Hoy, esta columna tiene un tono casi emocional. El tema es Ucrania. Inevitable permanecer ajeno a la prensa acerca de este conflicto.
El trabajo periodístico de corresponsales, enviados, camarógrafos, fotoperiodistas y fíxers nos permite acercarnos casi de manera instantánea a los acontecimientos que ensombrecen a ese país y preocupan –o debieran preocupar- al resto del mundo.
Reportear una guerra, y salir airoso, es probablemente una hazaña.
No es algo sencillo ni rutinario como es recibir el boletín oficial en una alcaldía lagunera, o de los gobiernos estatales de Coahuila y Durango, o entrevistar a dirigentes políticos o empresariales, o la nota de un accidente, no.
Viajar a otra nación para hacer periodismo en una guerra, sea ésta de la magnitud que sea, es otro asunto.
Por eso, me conmueve constatar que, gracias colegas, mujeres y hombres, con cámaras, micrófonos, teléfonos móviles y modernos artefactos, sin las infaltables libretas y plumas, están ahí y nos informan.
Solo puedo decir que todas las emociones y sentimientos se conjugan justo en esos instantes, donde se es testigo del lado más inhumano de la vida, donde como periodistas no hay que cansarse, y sí apenas medio comer, quizá apenas asearse.
Compañeros enviados a Kiev o a lugares próximos a ese país del este europeo, hacen valer su condición de periodistas, recuperan la dimensión social y humanista del periodismo.
Lo honran. Por eso me congratulo y me felicito de no haberme equivocado de profesión. Aquí en Torreón, con la mayor parte de mis años profesionales en diversos medios escritos y la radio, me identifico con las y los colegas que cumplen con la orden de trabajo de ir y remitir sus notas, porque las órdenes de trabajo en un medio de comunicación se cumplen y ya.
Porque es nuestro oficio, porque es nuestra pasión, porque es nuestro amor el hacer periodismo en las condiciones que las circunstancias obligan.
Aquí, ahí, allá, donde la realidad es lo único por observar para recogerla y transmitirla.
Gracias al periodismo sabemos de la gente que sufre esos acontecimientos y son entrevistadas, no hay montajes preparados, ni entrevistas a modo, ni repetitivas como es la pesada costumbre hoy.

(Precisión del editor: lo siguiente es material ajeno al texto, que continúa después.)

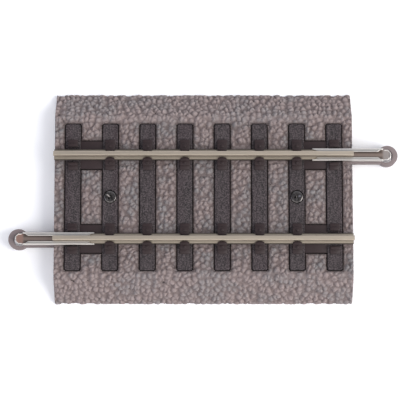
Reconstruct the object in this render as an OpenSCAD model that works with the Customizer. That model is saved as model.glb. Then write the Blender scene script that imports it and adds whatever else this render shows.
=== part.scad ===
// Short straight model-railway track section on a moulded ballast bed.
// +X runs along the rails, +Y points to the back rail, +Z is up.
// The origin is the middle of the bed's underside. The section matches itself when
// turned half a turn about +Z: each end has one joiner on its tongue and one socket.

/* [Section] */
// Length of each rail, and so of the section (mm)
section_length = 61.88; // [56:0.01:72]
// Number of sleepers
sleeper_count = 8; // [7:1:8]
// Distance between the inner faces of the rail heads (mm)
gauge = 16.5; // [14:0.1:18]

/* [Ballast bed] */
// Width of the bed at its foot (mm)
bed_base_w = 43.5; // [42:0.1:48]
// Width of the flat top between the shoulders (mm)
bed_top_w = 34; // [33:0.1:36]
// Height of the ballast top above the table (mm)
bed_top = 4.1; // [4:0.05:4.15]
// Height of the upright edge at the bed's foot (mm)
bed_edge = 0.3; // [0.2:0.05:0.6]
// Thickness of the sloping walls, measured level (mm)
bed_wall = 1.8; // [1.4:0.1:2.2]
// Thickness of the end walls (mm)
end_wall = 1.5; // [1.2:0.1:2]
// Height of the underside of the top plate (mm)
plate_under = 2.4; // [1.8:0.05:2.5]
// Thickness of the bed left between a sleeper pocket and the socket below it (mm)
socket_roof = 0.35; // [0.25:0.05:0.4]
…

Me identifico porque, guardadas la distancia, el tiempo y las circunstancias, incluso los riesgos, la experiencia de una guerra es una gran lección de vida para uno como periodista.
Lo viví en El Salvador y en Nicaragua, a fines de 1983 e inicios de 1984, me tocó sentir cómo corre la sangre por las venas, el respirar agitado, los nervios a punto de explotar, escuchar y ver con más agudeza, comprender que somos, los periodistas, cuando lo somos, extremadamente frágiles; que la violencia destroza, que los peligros son inminentes, impredecibles. Que la muerte nos silba ufana.
No, no es fácil un episodio bélico en la vida de un periodista. Porque lo ahí visto, lo ahí escuchado, lo ahí absorbido, nunca se irá de nosotros.
El dolor y las imágenes perduran, no sé si hasta el último momento de la existencia.
Honro a las y los periodistas que regresan de una guerra, y honro más a quienes ofrendaron su vida en ella(s).